By April 1979, Congress eliminated most of the funds for the Mosaic Sensor Development Program that was supposed to produce an experimental sensor before the actual flight object. Air Force Headquarters directed that the development effort skip building an experimental Teal Ruby sensor and proceed directly to fabrication and launch of a prototype sensor with some operational utility. This proved to be another major mistake in the development program.

Because of rising costs, DARPA officials considered testing the Teal Ruby sensor on the Space Shuttle, but concluded that three to six missions would be required to get as much experience as one year of satellite operations. In addition, the shuttle would fly in a lower orbit that was not optimum for testing.

In September 1979, after a review of Teal Ruby’s schedule and costs, Undersecretary of Defense William J. Perry approved the development program and the launch aboard the shuttle.
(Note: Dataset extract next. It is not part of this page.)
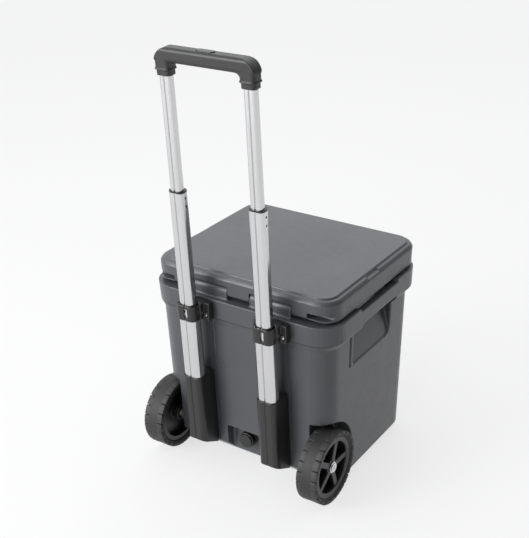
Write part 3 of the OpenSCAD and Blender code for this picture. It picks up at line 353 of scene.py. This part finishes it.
# %% Metal materials
def metal(name, colour, roughness, stretch, bump):
    material = bpy.data.materials.new(name)
    material.use_nodes = True
    tree = material.node_tree
    shader = tree.nodes["Principled BSDF"]
    shader.inputs["Metallic"].default_value = 1.0
    skin = add(tree, "ShaderNodeGroup", node_tree=drawn)
    skin.inputs["Colour"].default_value = (*colour, 1)
    skin.inputs["Stretch"].default_value = stretch
    skin.inputs["Roughness"].default_value = roughness
    tree.links.new(skin.outputs["Colour"], shader.inputs["Base Color"])
    tree.links.new(skin.outputs["Roughness"], shader.inputs["Roughness"])
    lines = add(tree, "ShaderNodeBump")
    lines.inputs["Distance"].default_value = bump
    lines.inputs["Strength"].default_value = 0.4
    tree.links.new(skin.outputs["Height"], lines.inputs["Height"])
    tree.links.new(lines.outputs["Normal"], shader.inputs["Normal"])
    return material


tube_alloy = metal("tube_alloy", (0.66, 0.66, 0.67), 0.16, 0.01, 0.00003)
turned_steel = metal("turned_steel", (0.56, 0.56, 0.57), 0.32, 1.0, 0.00004)
bright_plate = metal("bright_plate", (0.78, 0.78, 0.80), 0.16, 1.0, 0.00002)
print("metals:", tube_alloy.name, turned_steel.name, bright_plate.name)

# %% [markdown]
# ## Finishes for the pieces that stay as they are
# The tubes, axles, pins and hidden parts already have the right shape. They keep their solids
# and only get a better material, chosen by the finish that the record names for each.

# %% Give every solid its material
by_slot = {"shell_plastic": charcoal, "foam": foam_cream, "black_plastic": satin_black,
           "gloss_black": smooth_black, "rubber": soft_black, "tyre": tyre_black,
           "tube_metal": tube_alloy, "steel": turned_steel, "chrome": bright_plate,
           "spring_steel": turned_steel, "bearing_plastic": bearing_tan, "gasket": seal_grey}
slot_of = {s["node"]: s["material_slot"] for s in frame["record"]["subparts"]}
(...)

When Teal Ruby had been initiated, NASA and some Air Force officers were still optimistic about he Space Shuttle’s capabilities and expected it to be launched in 1979 or 1980 and to soon afterwards begin launching from Vandenberg Air Force Base. Starting in the late 1970s, the Air Force began construction of a massive new space launch facility at Vandenberg’s Space Launch Complex 6, or “Slick-6.” Slick-6 had originally been developed for the canceled Manned Orbiting Laboratory program. Later it was to be converted to launch Titan III rockets. The Air Force determined that by converting it to shuttle launches they could save $100 million compared to building an entirely new facility.
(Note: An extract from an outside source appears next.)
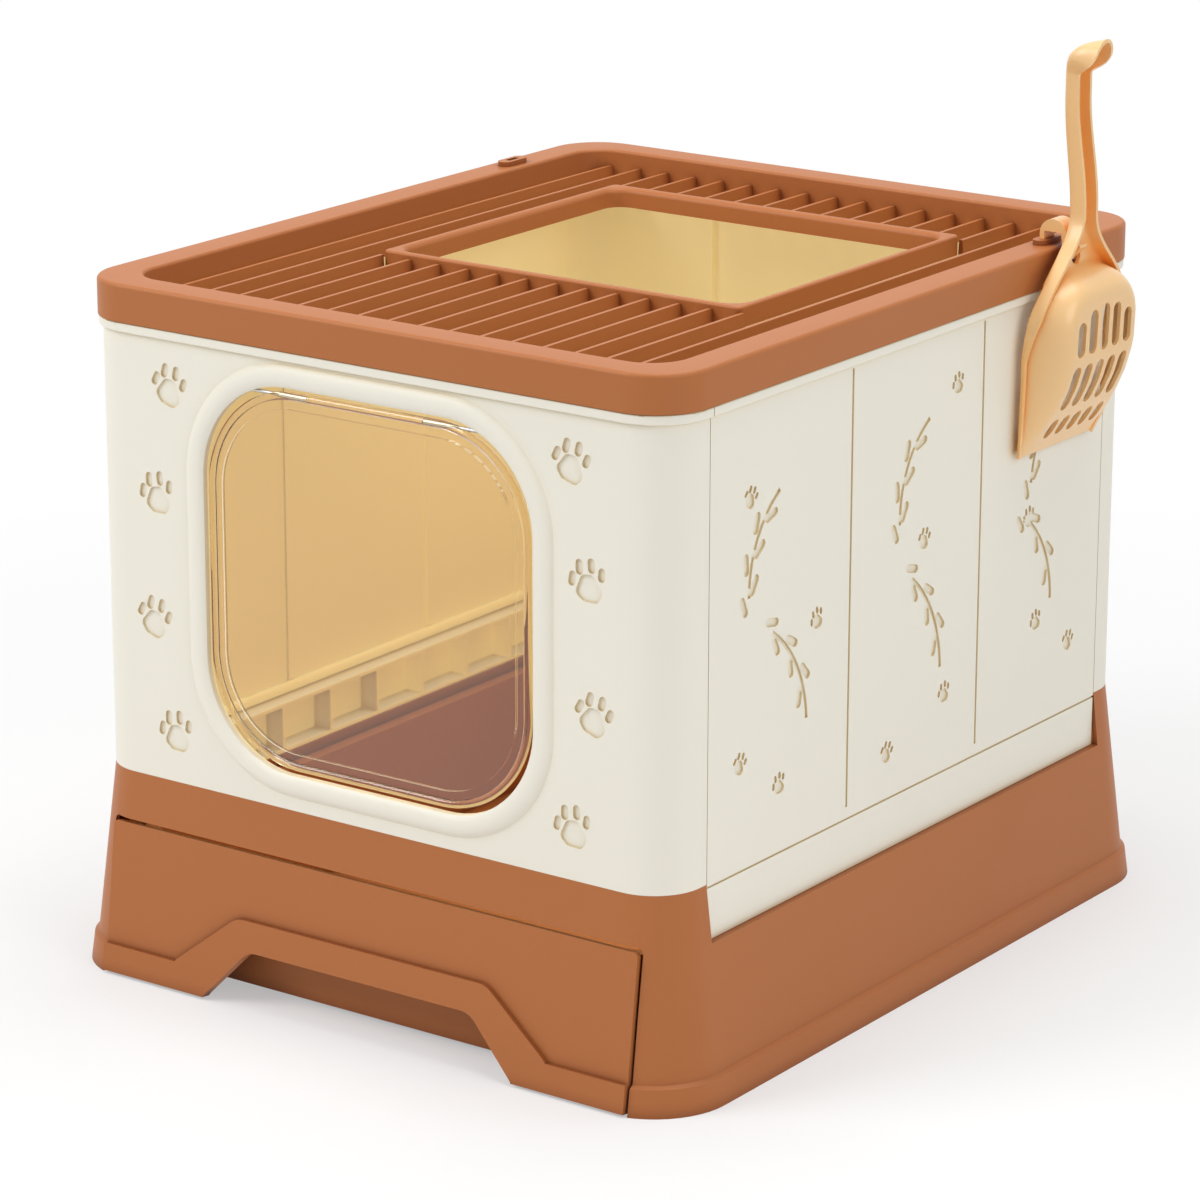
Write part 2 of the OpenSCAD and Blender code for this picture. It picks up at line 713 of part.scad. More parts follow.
// The back line of the scoop's handle seen from the side, as [x, z] points from low to high
shoulder_z = bowl_top_z - 46;
neck_z = bowl_top_z + 2;
spread_low = bowl_top_z - 26;
spread_high = bowl_top_z + 35;
lean_low = bowl_top_z + 34;
lean_high = bowl_top_z + 104;
lean_back = 7;
curl_r = 25;
curl_turn = 80;
curl_z = scoop_top_z - curl_r * sin(180 - curl_turn);
function back_x(z) = scoop_back + (neck_x - scoop_back) * ease((z - shoulder_z) / (neck_z - shoulder_z))
  - lean_back * ease((z - lean_low) / (lean_high - lean_low));
back_line = [for (i = [0:30]) let (z = shoulder_z + (curl_z - shoulder_z) * i / 30) [back_x(z), z]];
curl_line = [for (i = [1:9]) let (a = 180 - curl_turn * i / 9)
  [back_x(curl_z) + curl_r + curl_r * cos(a), curl_z + curl_r * sin(a)]];
handle_line = concat(back_line, curl_line);
function line_normal(line, i) = let (p = line[max(i - 1, 0)], q = line[min(i + 1, len(line) - 1)], d = q - p)
  [d[1], -d[0]] / norm(d);
// how deep the rail can be at height z: it fades out down the sides of the bowl
function rail_depth(z) = scoop_t + 0.2 * (z - shoulder_z);
function band_points(line, depth) = concat(line,
  [for (i = [len(line) - 1:-1:0]) line[i] + min(depth, rail_depth(line[i][1])) * line_normal(line, i)]);

// Half the scoop's width at height z
function scoop_half(z) = handle_w / 2 + (bowl_w / 2 + 1 - handle_w / 2)
  * (1 - ease((z - spread_low) / (spread_high - spread_low)));

// The scoop's outline seen from the side of the bin, drawn in and by inset
module scoop_outline(inset) {
  steps = 24;
  high = spread_high + 1;
  side = [for (i = [0:steps]) let (z = shoulder_z - 1 + (high - shoulder_z + 1) * i / steps)
    [scoop_half(z) - inset, z]];
  polygon(concat(side, [for (i = [steps:-1:0]) [-side[i][0], side[i][1]]]));
  translate([-handle_w / 2 + inset, high - 1]) square([handle_w - 2 * inset, scoop_top_z - high + 20]);
}

// A solid seen from the side as a band along the handle, as wide as the outline
module handle_band(depth) {
  rotate([90, 0, 0]) linear_extrude(bowl_w + 20, center = true) polygon(band_points(handle_line, depth));
}

// The end of the channel, as wide as the handle
module end_wall_band() {
  ends = [handle_line[len(handle_line) - 2], handle_line[len(handle_line) - 1]];
  rotate([90, 0, 0]) linear_extrude(handle_w, center = true) polygon(band_points(ends, handle_depth));
}

// The bowl's rounded body, drawn in by inset
module bowl_body(inset) {
  top_r = 15;
  low_r = 13;
  edge = 1.6;
  hull() {
    for (side = [-1, 1]) {
      translate([bowl_x - top_r, side * (bowl_w / 2 - top_r), bowl_top_z - top_r])
        sphere(top_r - inset, $fn = 32);
      translate([bowl_x - low_r, side * (bowl_w / 2 - low_r), belly_z]) sphere(low_r - inset, $fn = 32);
      translate([scoop_back - inset * 3, side * (bowl_w / 2 - top_r), bowl_top_z - top_r])
        rotate([0, 90, 0]) cylinder(h = 1, r = top_r - inset, $fn = 32);
    }
    translate([dig_x - inset * 2, -bowl_w / 2 + inset, dig_z + inset])
      cube([edge, bowl_w - 2 * inset, 1]);
    translate([scoop_back - inset * 3, -bowl_w / 2 + inset, heel_z]) cube([1, bowl_w - 2 * inset, 1]);
  }
}

// The room in front of the scoop's back, which leans out from the digging edge to clear the lid
module scoop_room() {
  rotate([90, 0, 0]) linear_extrude(2 * bowl_w, center = true)
    polygon([[dig_x, dig_z - 1], [dig_x, dig_z], [scoop_back, heel_z],
      [scoop_back, bowl_top_z + 5], [bowl_x + 5, bowl_top_z + 5], [bowl_x + 5, dig_z - 1]]);
}

// The rows of sifting slots: [lowest, highest] of each row
sift_rows = [[300, 313], [319, 346], [352, 378]];

module scoop() {
  color(tan_c) translate([0, hook_y, 0]) {
    difference() {
      intersection() {
        bowl_body(0);
        scoop_room();
      }
      bowl_body(scoop_t);
      for (row = sift_rows, i = [-2:2])
        translate([half_w + 4, 0, 0]) rotate([90, 0, 90]) linear_extrude(bowl_depth + 10)
          capsule([i * sift_pitch, row[0] + sift_w / 2], [i * sift_pitch, row[1] - sift_w / 2], sift_w);
    }
    difference() {
      union() {
        // the floor of the channel
        intersection() {
          handle_band(scoop_t);
          rotate([90, 0, 90]) linear_extrude(total_h) scoop_outline(0.2);
          translate([0, -bowl_w, bowl_top_z - 6]) cube([total_h, 2 * bowl_w, total_h]);
        }
        // its two walls, which spread and run down the sides of the bowl
        intersection() {
          handle_band(handle_depth);
          rotate([90, 0, 90]) linear_extrude(total_h) difference() {
            scoop_outline(0);
            scoop_outline(scoop_t);
          }
        }
        // the wall that closes the channel at the top
        end_wall_band();
      }
      translate([0, 1 - hook_w / 2, hook_bend_z - 17]) cube([total_h, hook_w - 2, 10.4]);
    }
  }
}

// A polygon's corners rounded: points are [x, y, radius]
function rounded(points, steps = 6) = let (n = len(points)) [for (i = [0:n - 1])
  let (
    here = [points[i][0], points[i][1]],
    before = [points[(i + n - 1) % n][0], points[(i + n - 1) % n][1]],
    after = [points[(i + 1) % n][0], points[(i + 1) % n][1]],
    u = (before - here) / norm(before - here),
    v = (after - here) / norm(after - here),
    half = acos(max(-1, min(1, u * v))) / 2,
    r = points[i][2],
    centre = here + (u + v) / norm(u + v) * r / sin(half),
    p = here + u * r / tan(half) - centre,
    q = here + v * r / tan(half) - centre,
    a0 = atan2(p[1], p[0]),
    turn = (atan2(q[1], q[0]) - a0 + 540) % 360 - 180
  )
  for (k = [0:steps]) centre + r * [cos(a0 + turn * k / steps), sin(a0 + turn * k / steps)]];

// The hand notch as a row of points, drawn out by grow and going down to low
function notch_points(grow, low) = let (
    foot_x = notch_foot_w / 2 + grow * 1.25,
    top_x = notch_top_w / 2 + grow * 0.55,
    step_z = grow > 0 ? foot_h : 1.5
  ) [[-foot_x, low, 0.5], [-foot_x, step_z, 7], [-top_x, notch_h + grow, 14],
    [top_x, notch_h + grow, 14], [foot_x, step_z, 7], [foot_x, low, 0.5]];

module drawer_front() {
  top_v = front_h / cos(flare_angle);
  low_v = 1.5;
  color(brown) {
    difference() {
      union() {
        on_slope(0.2, front_t) translate([-front_w / 2, low_v]) square([front_w, top_v - low_v]);
        // the raised border along the foot and round the hand notch
        on_slope(-foot_out, foot_out + 1) {
          translate([-front_w / 2, low_v]) square([front_w, foot_h - low_v]);
          intersection() {
            polygon(rounded(notch_points(border_w, -20)));
            translate([-front_w / 2, low_v]) square([front_w, top_v - low_v]);
          }
        }
      }
      on_slope(-20, 60) polygon(rounded(notch_points(0, -40)));
      on_slope(-20, 60) for (side = [-1, 1]) translate([side * front_w / 2, top_v])
        rotate(side > 0 ? 0 : 90) edge_cut(3);
    }
    // ribs that reach back to the tray
    difference() {
      for (x = [-150, -50, 50, 150])
        translate([x - 1.2, front_face_y, notch_h + 8]) cube([2.4, base_flare + 7, 34]);
      on_slope(-30, 30 + front_t) translate([-front_w / 2, -20]) square([front_w, 200]);
    }
  }
}

module drawer_tray() {
  outer_w = tray_w - 2 * tray_lip;
  front_y = -half_d + 7;
  r = 16;
  color(brown) translate([0, front_y + tray_d / 2, tray_z]) difference() {
    union() {
      linear_extrude(tray_h) round_rect(outer_w, tray_d - 2 * tray_lip, r);
      translate([0, 0, tray_h - tray_t]) linear_extrude(tray_t) round_rect(tray_w, tray_d, r + tray_lip);
      // stops that keep the tray against its front
      translate([-160, -tray_d / 2, tray_h - 40]) cube([320, tray_lip + 1, tray_t]);
    }
    translate([0, 0, tray_t]) linear_extrude(tray_h)
      round_rect(outer_w - 2 * tray_t, tray_d - 2 * tray_lip - 2 * tray_t, r - tray_t);
  }
}

base_frame();
left_hinge_rail();
right_hinge_rail();
left_hinge_pins();
right_hinge_pins();
left_side_panel();
right_side_panel();
front_panel();
rear_panel();
flap();
flap_pins();
lid();
hook();
scoop();
drawer_tray();
drawer_front();
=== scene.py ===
import math

import bmesh
import bpy
import numpy as np
from mathutils import Matrix, Vector


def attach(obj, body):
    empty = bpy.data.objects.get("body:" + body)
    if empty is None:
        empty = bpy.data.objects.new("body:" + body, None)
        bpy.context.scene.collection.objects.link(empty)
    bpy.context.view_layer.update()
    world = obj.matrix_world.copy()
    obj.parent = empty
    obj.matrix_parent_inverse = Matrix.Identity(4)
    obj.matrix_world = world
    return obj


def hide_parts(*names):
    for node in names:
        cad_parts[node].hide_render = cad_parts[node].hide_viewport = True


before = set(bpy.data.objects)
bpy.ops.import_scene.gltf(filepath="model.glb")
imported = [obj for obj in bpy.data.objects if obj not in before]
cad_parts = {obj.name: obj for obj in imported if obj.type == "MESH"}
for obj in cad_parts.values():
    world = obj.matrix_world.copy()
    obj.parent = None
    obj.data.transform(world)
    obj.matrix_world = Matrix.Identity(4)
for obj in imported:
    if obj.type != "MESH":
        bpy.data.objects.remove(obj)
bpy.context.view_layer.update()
print("frame loaded:", len(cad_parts), "nodes")

mm = 0.001
mergeWithin = 2e-6  # metres; points closer than this are one point


# wraps one output socket, so that sums on masks are written as plain expressions
class Field:
    def __init__(self, shader, socket):
        self.shader, self.socket = shader, socket

    def math(self, operation, *others):
        return self.shader.add("ShaderNodeMath", {"operation": operation}, [self, *others])

    def __add__(self, other): return self.math("ADD", other)
    def __radd__(self, other): return self.math("ADD", other)
    def __sub__(self, other): return self.math("SUBTRACT", other)
    def __rsub__(self, other): return self.shader.add("ShaderNodeMath", {"operation": "SUBTRACT"}, [other, self])
    def __mul__(self, other): return self.math("MULTIPLY", other)
    def __rmul__(self, other): return self.math("MULTIPLY", other)
    def __truediv__(self, other): return self.math("DIVIDE", other)

    def clamp(self):
        return self.shader.add("ShaderNodeClamp", {}, {"Value": self})


class Shader:
    def __init__(self, name):
        self.material = bpy.data.materials.new(name)
        self.material.use_nodes = True
        self.nodes = self.material.node_tree.nodes
        self.links = self.material.node_tree.links
        self.nodes.clear()
        self.end = self.nodes.new("ShaderNodeOutputMaterial")

    # one way to make any node: its type, its settings, then the values or links of its sockets
    def add(self, kind, settings=None, sockets=None, out=0):
        node = self.nodes.new(kind)
        for key, value in (settings or {}).items():
            setattr(node, key, value)
        pairs = sockets.items() if isinstance(sockets, dict) else enumerate(sockets or [])
        for key, value in pairs:
            if isinstance(value, Field):
                self.links.new(value.socket, node.inputs[key])
            elif isinstance(value, (tuple, list)) and len(value) == 3 and node.inputs[key].type == "RGBA":
                node.inputs[key].default_value = (*value, 1)
            else:
                node.inputs[key].default_value = value
        return Field(self, node.outputs[out])

    def place(self):
        return self.add("ShaderNodeTexCoord", out="Object")

    def noise(self, scale, detail):
        return self.add("ShaderNodeTexNoise", {"noise_dimensions": "3D"},
            {"Vector": self.place(), "Scale": scale, "Detail": detail})

    # the sockets are picked by index, because a colour Mix node has several named A and B
    def mix(self, factor, a, b):
        return self.add("ShaderNodeMix", {"data_type": "RGBA"}, {0: factor, 6: a, 7: b}, out=2)

    def bump(self, height, strength, distance):
        return self.add("ShaderNodeBump", {}, {"Strength": strength, "Distance": distance, "Height": height})

    def principled(self, **sockets):
        named = {key.replace("_", " "): value for key, value in sockets.items()}
        return self.add("ShaderNodeBsdfPrincipled", {}, named)

    def finish(self, surface):
        self.links.new(surface.socket, self.end.inputs["Surface"])
        return self.material


# sRGB 0-255 to the linear colour that a shader wants
def tone(r, g, b):
    c = np.array([r, g, b]) / 255
    linear = np.where(c <= 0.04045, c / 12.92, ((c + 0.055) / 1.055) ** 2.4)
    return tuple(float(v) for v in linear)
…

But just as the Space Shuttle began experiencing delays in the later 1970s—its first launch would take place over two years later than planned—Slick-6 also began experiencing delays. Even if Teal Ruby had experienced no development problems, there was no way that either the shuttle or the launch facility would be ready in time. However, Teal Ruby was soon encountering major problems that had a bigger impact on its schedule than the unavailability of the launch site.